Everything is sanitary. We all wear gloves, and we wipe down our stainless steel counters constantly. The bread bakes at 350 to 470 degrees and goes right into paper bags. And people say it’s the best bread they’ve ever had. Someone wrote on our Facebook page, “It’s love in a paper bag.”


jeff owens checks on bread in his backyard oven

Nick Hagen

Jeff Owens checks on bread in his backyard oven.

The whole thing has become a project for our community. We use 100 pounds of white flour a day, and a lot of that is funded through donations. I ran out of seasoned wood, so my breadheads bring it to me. A local Masonic Home donated a 1940s-era 20-quart mixer after they heard that I was using a 6-quart home model.

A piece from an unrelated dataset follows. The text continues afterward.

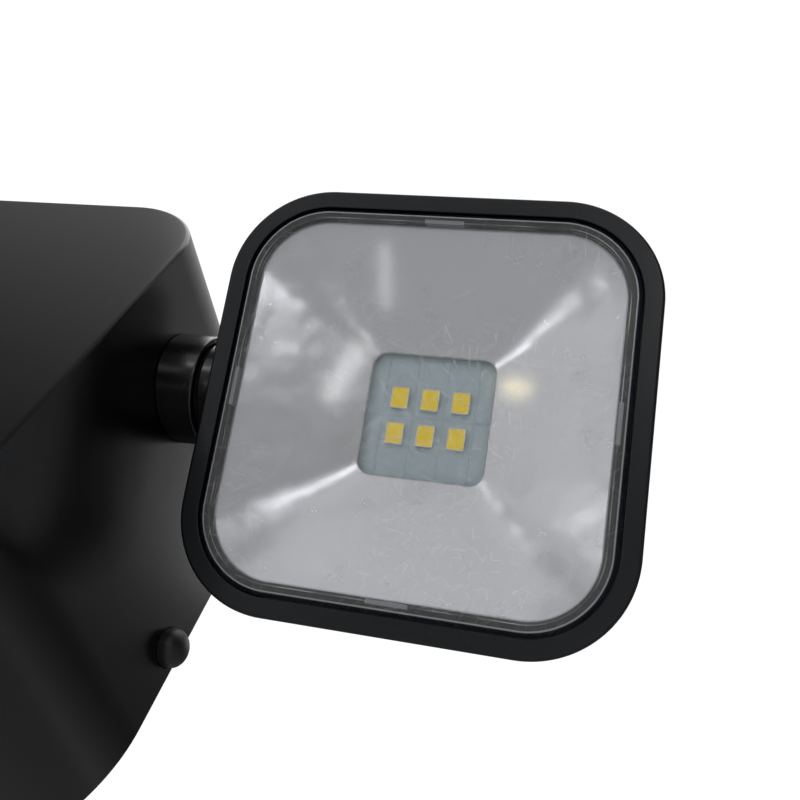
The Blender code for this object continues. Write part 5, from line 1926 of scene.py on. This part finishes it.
    def build(self) -> None:
        """Make the head's pieces and dress what is inside."""
        label, place = self.side.label, self.place
        coating = ReflectorCoating(f"{label}_coating", "reflector_coating", place)
        mask = LedBoard(f"{label}_led_mask", "led_board", place)
        ceramic = Ceramic(f"{label}_ceramic", "led_package", place)
        phosphor = Phosphor(f"{label}_phosphor", "led_package", place)
        clear = ClearLens(f"{label}_clear_lens", "clear_lens", place)
        leds = [f"led_{n}" for n in range(1, LED_COUNT + 1)]
        bowl = self.band("reflector", self.bowl_section, self.bowl_corner())
        pieces = (
            ("bezel_ring", self.band("bezel", self.bezel_section), BEZEL_PLASTIC, ["bezel"]),
            ("cup", self.cup(), BLACK_PLASTIC, ["rear_shell"]),
            ("lens_seal", self.band("lens_seal", self.seal_section), SEAL_RUBBER, ["lens_gasket"]),
            ("reflector_bowl", bowl, coating, ["reflector"]),
            ("led_plate", self.board(), mask, ["led_board"]),
            ("led_frames", self.packages(), ceramic, leds),
            ("led_phosphor", self.phosphors(), phosphor, []),
            ("lens_plate", self.lens(), clear, ["lens"]),
        )
        for name, mesh, finish, nodes in pieces:
            add_piece(f"{label}_{name}", mesh, finish, f"{label}_head", [f"{label}_{node}" for node in nodes])
        dress(TRAY_PLASTIC, [f"{label}_pivot_tube"])
        dress(STEEL, [f"{label}_pivot_nut"])
        dress(ALUMINIUM, [f"{label}_heat_spreader"])


# ---------------------------------------------------------------------------------------------- studio


@dataclass(frozen=True)
class Softbox:
    """A rectangular lamp that faces a point."""

    name: str
    position: Point
    target: Point
    size: tuple[float, float]
    radiance: float
    colour: Colour = (1.0, 1.0, 1.0)
    roll: float = 0.0

    def build(self) -> None:
        """Place the lamp. Its power is four times its radiance times its area."""
        lamp = bpy.data.lights.new(self.name, "AREA")
        lamp.shape = "RECTANGLE"
        lamp.size, lamp.size_y = self.size
        lamp.energy = self.radiance * 4 * self.size[0] * self.size[1]
        lamp.color = self.colour
        made = in_scene(self.name, lamp)
        made.location = self.position
        aim = Vector(self.target) - Vector(self.position)
        turn = aim.to_track_quat("-Z", "Y").to_matrix() @ Matrix.Rotation(self.roll, 3, "Z")
        made.rotation_euler = turn.to_euler()
        made.visible_camera = False


@dataclass
class Studio:
    """Floor, lamps, surroundings and camera."""

    floor_z: float = -1.0
    floor_half: float = 9.0
    floor_points: tuple[int, int] = (9, 33)
    lens: float = 39.53
    sensor: float = 36.0
    clip: tuple[float, float] = (0.005, 50.0)
    camera_at: Point = (0.1898, -0.1864, -0.125)
    camera_axes: tuple[Point, Point, Point] = (
        (0.9667, 0.0696, 0.2463),
        (-0.0955, -0.7947, 0.5994),
        (0.2375, -0.6029, -0.7616),
    )
    backdrop: float = 1.05
    sky: tuple[tuple[float, Colour], ...] = (
        (0.0, (0.4, 0.4, 0.41)),
        (0.48, (0.42, 0.42, 0.43)),
        (0.56, (0.2, 0.2, 0.21)),
        (0.66, (0.07, 0.07, 0.075)),
        (0.8, (0.17, 0.17, 0.175)),
        (0.88, (0.46, 0.46, 0.47)),
        (1.0, (0.7, 0.7, 0.7)),
    )
    head: Point = (0.148, -0.07, 0.03)
    lamps: tuple[Softbox, ...] = (
        Softbox("front_box", (-0.1, -1.5, 0.25), (0.1, 0.0, 0.0), (1.3, 0.8), 0.68),
        Softbox("left_box", (-0.7, -0.9, -0.15), head, (0.5, 0.5), 0.6),
        Softbox("top_box", (0.0, -0.35, 1.3), (0.0, -0.1, 0.0), (1.2, 1.2), 1.5),
        Softbox("back_box", (0.57, 0.9, 1.03), (0.09, -0.02, 0.06), (0.45, 0.45), 2.6),
        Softbox("lower_left_fan", (0.42, -1.23, -0.23), (0.122, -0.048, 0.005), (0.1, 0.32), 8.0, roll=-0.636),
        Softbox("upper_right_fan", (-0.512, -0.733, -0.506), (0.174, -0.08, 0.046), (0.26, 0.09), 8.0),
        Softbox("upper_left_fan", (0.327, -0.734, -0.696), head, (0.08, 0.1), 4.5),
        Softbox("lower_right_fan", (-0.433, -1.004, 0.06), head, (0.08, 0.1), 7.0),
        Softbox("tall_streak", (-0.129, -1.017, -0.214), (0.136, -0.088, 0.044), (0.013, 0.085), 2.8),
        Softbox("warm_glow", (0.059, -0.994, -0.351), (0.169, -0.074, 0.025), (0.035, 0.02), 6.5, (1.0, 0.86, 0.45)),
        Softbox("leaning_streak", (-0.17, -0.957, -0.336), (0.131, -0.074, 0.025), (0.026, 0.09), 4.0, roll=-0.6),
    )

    def floor(self) -> None:
        """A flat pale floor well below the light."""
        rows, columns = self.floor_points
        x, y = self.floor_half * np.stack(
            np.meshgrid(np.linspace(-1, 1, rows), np.linspace(-1, 1, columns), indexing="ij")
        )
        sheet = Surface.skin(np.stack([x, y, np.full_like(x, self.floor_z)], -1), around=False, capped=False)
        made = sheet.mesh("floor")
        made.materials.append(PaleFloor("pale_floor", "").material)
        in_scene("studio_floor", made)

    def surroundings(self) -> None:
        """White behind the light; for reflections, dim above and paler towards the horizon and below."""
        world = bpy.data.worlds.new("studio")
        bpy.context.scene.world = world
        world.use_nodes = True
        bench = Bench(world.node_tree)
        _, _, up = bench.parts(bench.node("ShaderNodeTexCoord").outputs["Generated"])
        ramp = bench.node("ShaderNodeValToRGB", {"stops": self.sky}, {0: up * 0.5 + 0.5})
        dim = bench.node("ShaderNodeBackground", sockets={"Color": ramp.outputs[0]}).outputs[0]
        white = bench.node("ShaderNodeBackground", sockets={"Color": (1.0, 1.0, 1.0), "Strength": self.backdrop})
        bench.node("ShaderNodeOutputWorld", sockets={"Surface": bench.blend(bench.seen(), dim, white.outputs[0])})

    def camera(self) -> None:
        """The camera, below the right lamp head and close to it."""
        eye = bpy.data.cameras.new("camera")
        eye.lens, eye.sensor_width = self.lens, self.sensor
        eye.clip_start, eye.clip_end = self.clip
        made = in_scene("camera", eye)
        turn = Matrix(self.camera_axes).transposed().to_4x4()
        made.matrix_world = Matrix.Translation(self.camera_at) @ turn
        bpy.context.scene.camera = made

    def build(self) -> None:
        """Set up the studio."""
        bpy.context.scene.view_settings.view_transform = "Standard"
        self.floor()
        self.surroundings()
        self.camera()
        for lamp in self.lamps:
            lamp.build()


def main() -> None:
    """Build every sub-assembly in order."""
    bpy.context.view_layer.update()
    for assembly in (Studio(), Housing(), SolarPanel(), MotionSensor(), Electronics(), ModeButton()):
        assembly.build()
    for side in Side:
        TiltCollar(side).build()
        LampHead(side).build()


if __name__ == "__main__":
    logging.basicConfig(level=logging.INFO, format="%(message)s")
    main()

I needed help refurbishing it, so one of my breadheads drove two towns away to pick up a used commercial bread hook for mixing, and another welded it for me, all within 24 hours. The mixer is a real World War II–era machine. We call her Messy Betsy. She’s really helped the effort. When I needed a gasket to seal the door to the oven, a neighbor offered one from an oven they were discarding.

Bread recipients have been so eager to help out that we got a Salvation Army collection kettle for cash donations. We don’t need much for the bread, and this way the money can go where it’s needed.

The process never really stops. I fire up the stove at night, and by morning it’s the perfect temperature for the first batch.